**AIM OF THE EXERCISE:** Gather each line of the entries below that includes "picture".

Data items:
++++++++++++++++++++

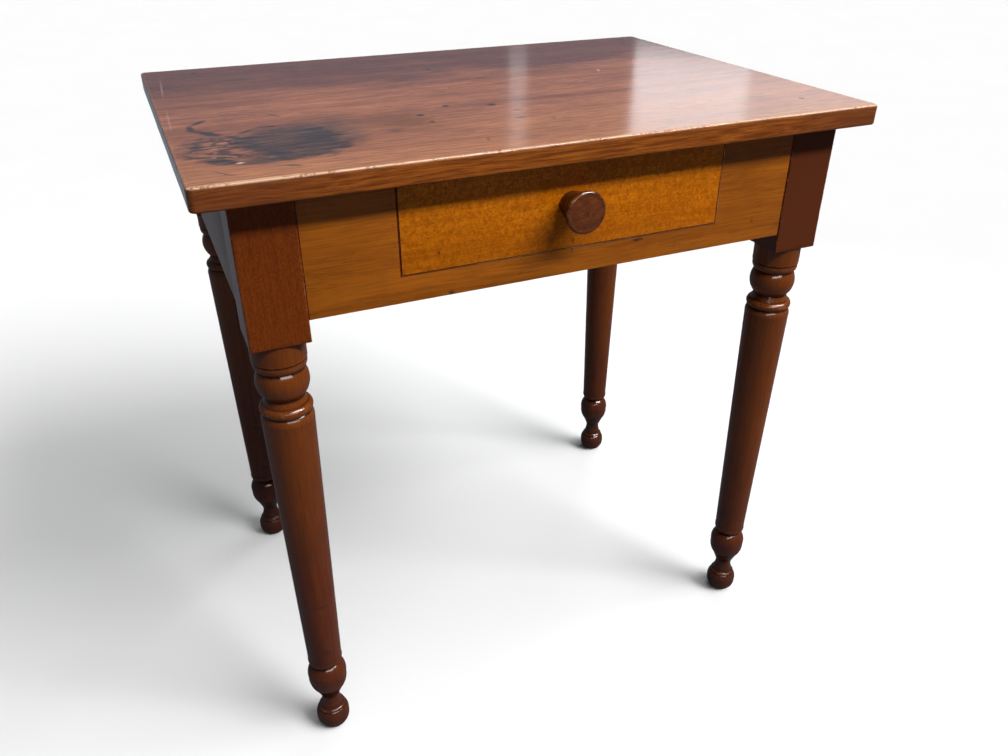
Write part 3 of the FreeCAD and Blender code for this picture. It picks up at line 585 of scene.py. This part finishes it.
def makeTurningTree():
    tree, given, result = newGroup(
        "turning",
        [("Outline", "Geometry"), ("Steps round", "Int"), ("Corner crowding", "Float"), ("Arris round", "Float"),
         ("Arris wear", "Float"), ("Wear size", "Float"), ("Pattern", "Float"), ("Place", "Vector"),
         ("Turn", "Vector"), ("Finish", "Material")],
        [("Piece", "Geometry")], "GeometryNodeTree")
    rows = putOne(tree, "GeometryNodeAttributeDomainSize", {0: given["Outline"]}, component="MESH")
    reach = minus(tree, rows, 1.0)
    columns = plus(tree, given["Steps round"], 1.0)
    sizes = {"Size X": 1.0, "Size Y": reach, "Vertices X": columns, "Vertices Y": rows}
    made = putOne(tree, "GeometryNodeMeshGrid", sizes)
    # where a vertex of the flat grid goes: its row of the outline, and its angle round the axis
    spot = split(tree, putOne(tree, "GeometryNodeInputPosition"))
    row = sums(tree, "ROUND", plus(tree, spot["Y"], times(tree, reach, 0.5)))
    step = times(tree, plus(tree, spot["X"], 0.5), 2 * math.pi)
    crowd = times(tree, sums(tree, "SINE", times(tree, step, 4.0)), times(tree, given["Corner crowding"], 0.25))
    angle = plus(tree, step, crowd)

    def read(source, kind="FLOAT"):
        values = {"Geometry": given["Outline"], "Value": source, "Index": row}
        return putOne(tree, "GeometryNodeSampleIndex", values, data_type=kind, domain="POINT")

    def readShare(label):
        return read(putOne(tree, "GeometryNodeInputNamedAttribute", {"Name": label}, data_type="FLOAT"))

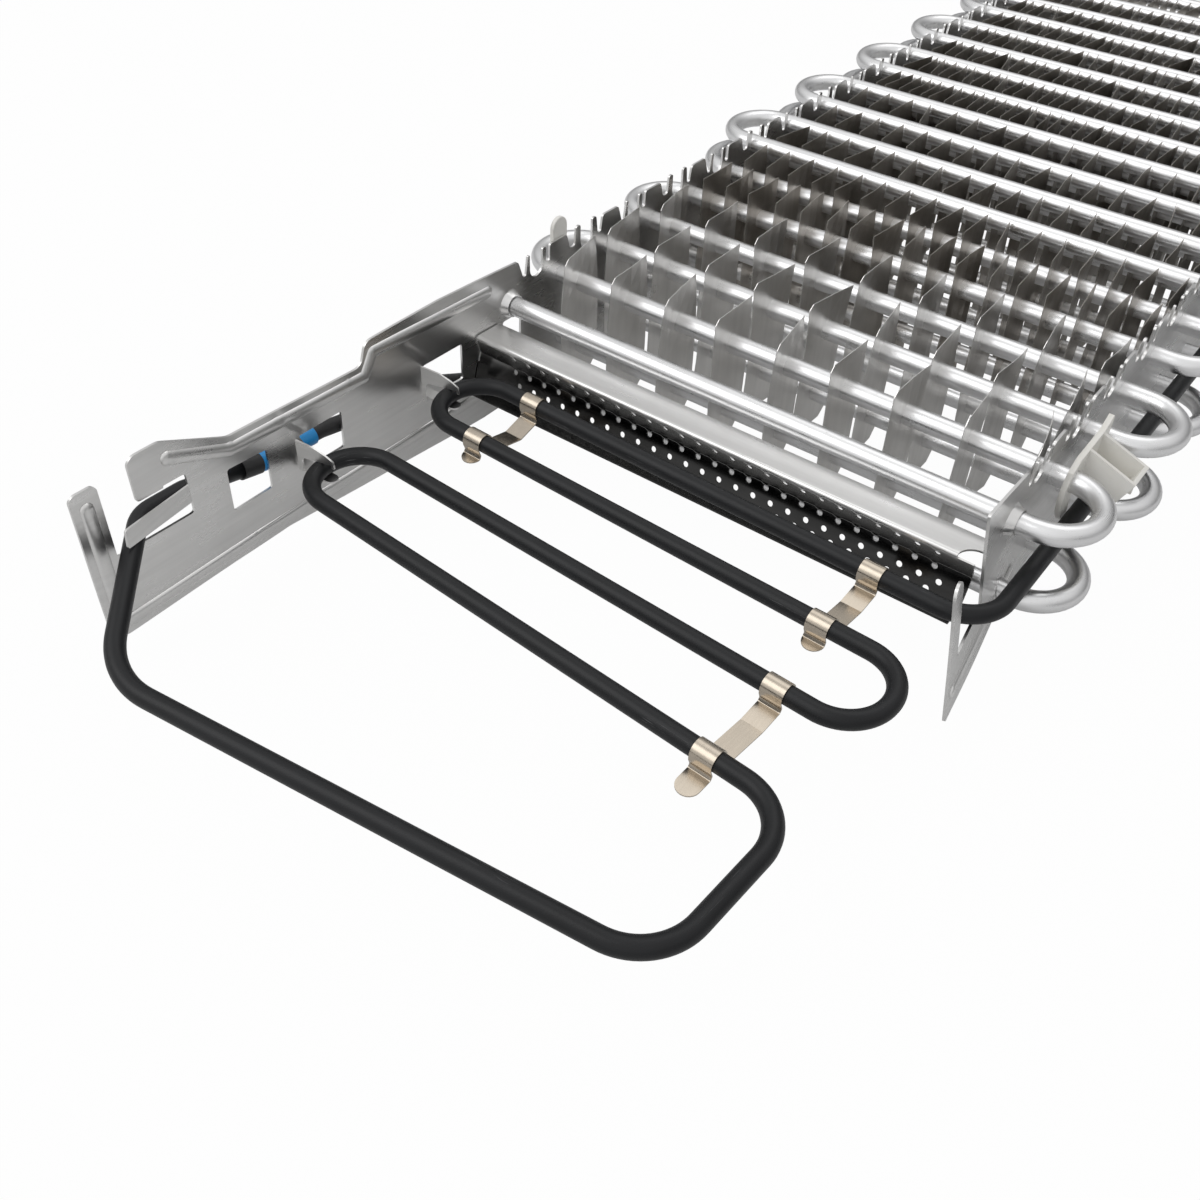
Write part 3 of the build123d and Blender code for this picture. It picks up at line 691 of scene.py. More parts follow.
def fin_row(row, half, thickness, unevenness, rng, material):
    """All fins of a row as one piece. Each fin is its flat sheet, leaned and turned a little, with
    its corners bent by an amount that grows with the square of the distance from the tubes."""
    closed = row < FIRST_MEDIUM_ROW
    top = FIN_TOP if row < FIRST_LOW_ROW else LOW_FIN_TOP
    y, z = fin_sheet(half / MM, top, closed)
    places = fin_places(row)
    count = len(places)
    lean, turn, curl, foot = rng.normal(0, 1, (4, count, 1, 1)) * unevenness / MM
    wave = rng.normal(0, 1, (count, 1, 1)) * 0.25
    edge = y / (half / MM)
    rise = (z + 15.0) / 30.0
    bend = lean * 0.35 * rise + turn * 0.7 * edge
    bend = bend + curl * np.maximum(rise, 0) ** 2 * edge * 1.2
    bend = bend + foot * np.maximum(-rise, 0) ** 2 * edge
    bend = bend + wave * np.sin(edge * 2.4 + rise)
    x = places[:, None, None] + bend
    whole = np.broadcast_arrays(x, y[None] + (row - 1) * ROW_PITCH, z[None])
    sheet = np.stack(whole, -1).reshape(count, -1, 3)
    shift = np.array([thickness / MM / 2, 0.0, 0.0])
    points = np.concatenate([sheet + shift, sheet - shift], 1)
    one = sheet_faces(*y.shape)
    faces = one[None] + (np.arange(count) * points.shape[1])[:, None, None]
    faces = faces.reshape(-1, 4).tolist()
    name = "fins_row_%02d" % row
    piece = new_piece(name, in_frame(points.reshape(-1, 3)), faces, material, smooth=False)
    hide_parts("fin_row_%02d" % row)
    return piece


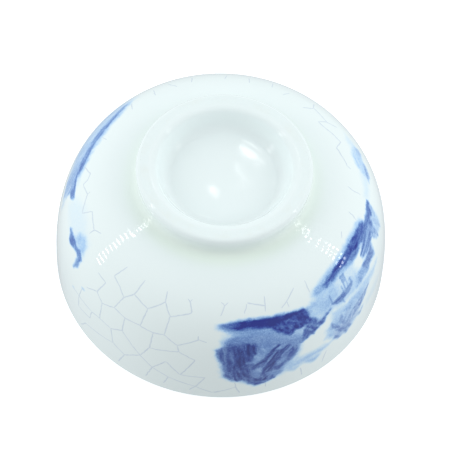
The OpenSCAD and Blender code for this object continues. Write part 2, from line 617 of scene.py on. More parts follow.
MOUNTAIN = [(0.6, 32), (3.5, 30), (8, 29.5), (14, 30), (15, 33), (13, 36), (14, 40), (20, 34), (24, 33),
            (29, 34.5), (30.3, 36.8), (29.3, 40), (25, 44.3), (23.4, 46), (21.3, 50), (17.5, 52.6),
            (14, 53.4), (11.4, 50.5), (9.6, 49), (6.8, 49), (3.4, 46.3), (3, 43), (2.3, 38), (1, 35)]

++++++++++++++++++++

**SOLVED PROBLEM:**
Write part 3 of the FreeCAD and Blender code for this picture. It picks up at line 585 of scene.py. This part finishes it.
Write part 3 of the build123d and Blender code for this picture. It picks up at line 691 of scene.py. More parts follow.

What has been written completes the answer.